Age of Information and Energy Consumption in IoT: an Experimental Evaluation
Federico Cristofani, Valerio Luconi, Alessio Vecchio
TL;DR
The paper addresses the AoI–energy trade-off in battery-powered IoT under MQTT over cellular networks by constructing an experimental testbed that measures AoI at a subscriber and publisher energy. It employs a QUIC/TLS transport stack, varying generation rate, delay, payload, cores, and transport protocol, and analyzes results with exact AoI computation and Pareto-front visualizations.

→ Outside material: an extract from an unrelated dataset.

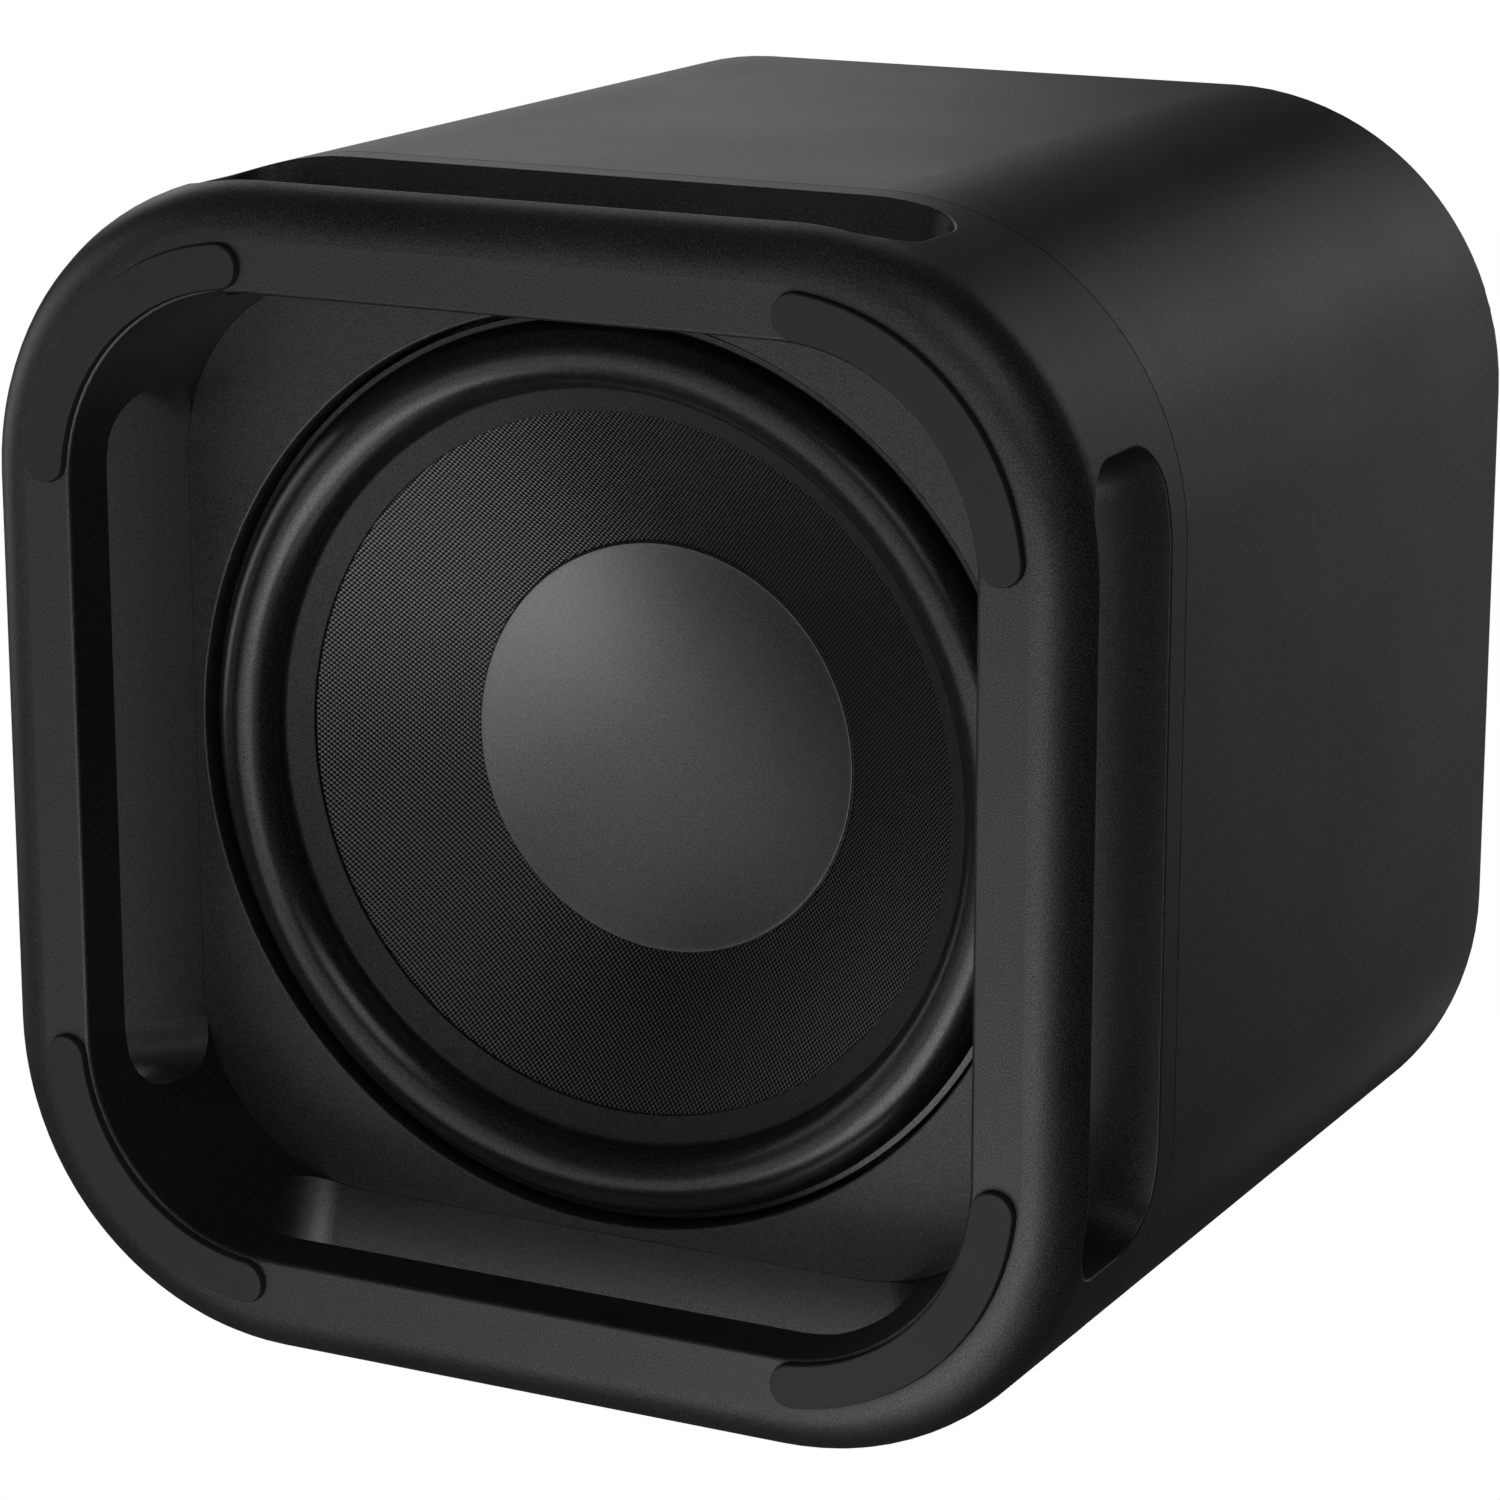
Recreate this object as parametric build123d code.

The main findings show no universal optimum; AoI and energy scale with transmission rate and buffering behavior, with QUIC generally offering lower AoI at the cost of higher energy, while TLS with Nagle disabled can match QUIC in AoI under certain conditions. This work provides actionable insights for protocol design and system tuning in IoT to balance freshness and energy, highlighting the importance of transport-layer aggregation and protocol maturity for practical deployments.
Abstract
The Age of Information (AoI) is an end-to-end metric frequently used to understand how "fresh" the information about a remote system is. In this paper, we present an experimental study of the relationship between AoI and the energy spent by the device that produces information, e.g. an IoT device or a monitoring sensor. Such a relationship has been almost neglected so far, but it is particularly important whenever the sensing side is battery-operated. The study is carried out in a scenario where access is achieved via the cellular network and information is transferred using MQTT, a popular messaging protocol in the IoT domain. Numerous parameters of operation are considered, and the most efficient solutions in all configurations are provided.